## Supplied data:
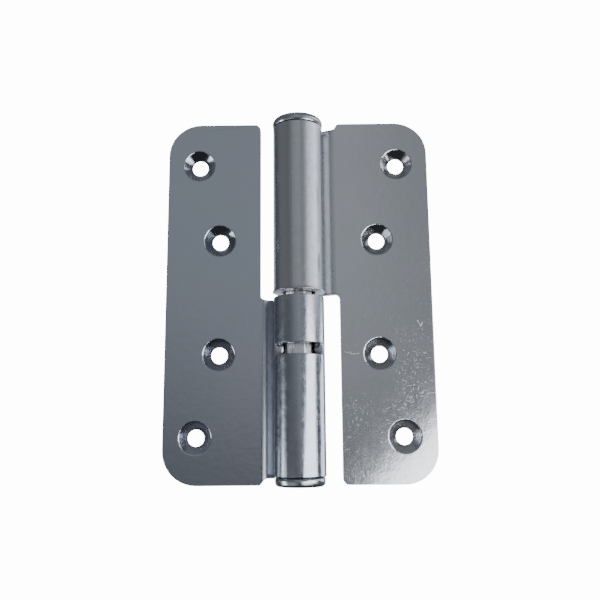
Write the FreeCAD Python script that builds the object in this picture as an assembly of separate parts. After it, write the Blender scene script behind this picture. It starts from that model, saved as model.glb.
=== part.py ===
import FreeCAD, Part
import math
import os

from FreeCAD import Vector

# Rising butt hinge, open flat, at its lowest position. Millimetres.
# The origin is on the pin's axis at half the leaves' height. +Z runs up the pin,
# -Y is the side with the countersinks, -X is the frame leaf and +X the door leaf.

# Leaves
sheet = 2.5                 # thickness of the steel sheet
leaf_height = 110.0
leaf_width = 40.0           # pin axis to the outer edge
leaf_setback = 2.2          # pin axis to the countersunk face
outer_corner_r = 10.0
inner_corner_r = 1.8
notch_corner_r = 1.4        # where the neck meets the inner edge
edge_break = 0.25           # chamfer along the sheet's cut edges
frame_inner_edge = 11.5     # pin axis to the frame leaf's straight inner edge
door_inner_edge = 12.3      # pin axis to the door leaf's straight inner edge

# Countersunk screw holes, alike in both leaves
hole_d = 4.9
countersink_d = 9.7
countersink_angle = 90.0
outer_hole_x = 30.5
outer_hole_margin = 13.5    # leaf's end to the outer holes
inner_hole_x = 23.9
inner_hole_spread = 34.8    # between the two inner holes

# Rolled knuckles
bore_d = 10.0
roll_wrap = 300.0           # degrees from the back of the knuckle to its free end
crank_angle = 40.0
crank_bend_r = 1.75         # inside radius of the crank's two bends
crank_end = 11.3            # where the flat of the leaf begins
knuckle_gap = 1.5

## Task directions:
Extract all of the material exactly as it is written.

## Exercise result:
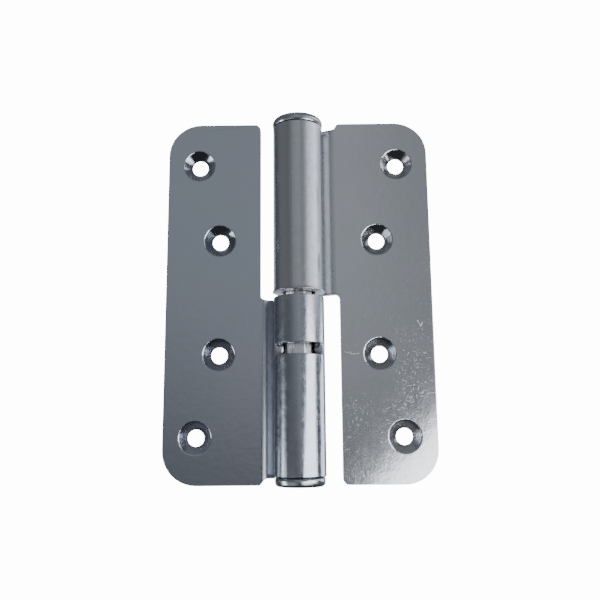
Write the FreeCAD Python script that builds the object in this picture as an assembly of separate parts. After it, write the Blender scene script behind this picture. It starts from that model, saved as model.glb.
=== part.py ===
import FreeCAD, Part
import math
import os

from FreeCAD import Vector

# Rising butt hinge, open flat, at its lowest position. Millimetres.
# The origin is on the pin's axis at half the leaves' height. +Z runs up the pin,
# -Y is the side with the countersinks, -X is the frame leaf and +X the door leaf.

# Leaves
sheet = 2.5                 # thickness of the steel sheet
leaf_height = 110.0
leaf_width = 40.0           # pin axis to the outer edge
leaf_setback = 2.2          # pin axis to the countersunk face
outer_corner_r = 10.0
inner_corner_r = 1.8
notch_corner_r = 1.4        # where the neck meets the inner edge
edge_break = 0.25           # chamfer along the sheet's cut edges
frame_inner_edge = 11.5     # pin axis to the frame leaf's straight inner edge
door_inner_edge = 12.3      # pin axis to the door leaf's straight inner edge

# Countersunk screw holes, alike in both leaves
hole_d = 4.9
countersink_d = 9.7
countersink_angle = 90.0
outer_hole_x = 30.5
outer_hole_margin = 13.5    # leaf's end to the outer holes
inner_hole_x = 23.9
inner_hole_spread = 34.8    # between the two inner holes

# Rolled knuckles
bore_d = 10.0
roll_wrap = 300.0           # degrees from the back of the knuckle to its free end
crank_angle = 40.0
crank_bend_r = 1.75         # inside radius of the crank's two bends
crank_end = 11.3            # where the flat of the leaf begins
knuckle_gap = 1.5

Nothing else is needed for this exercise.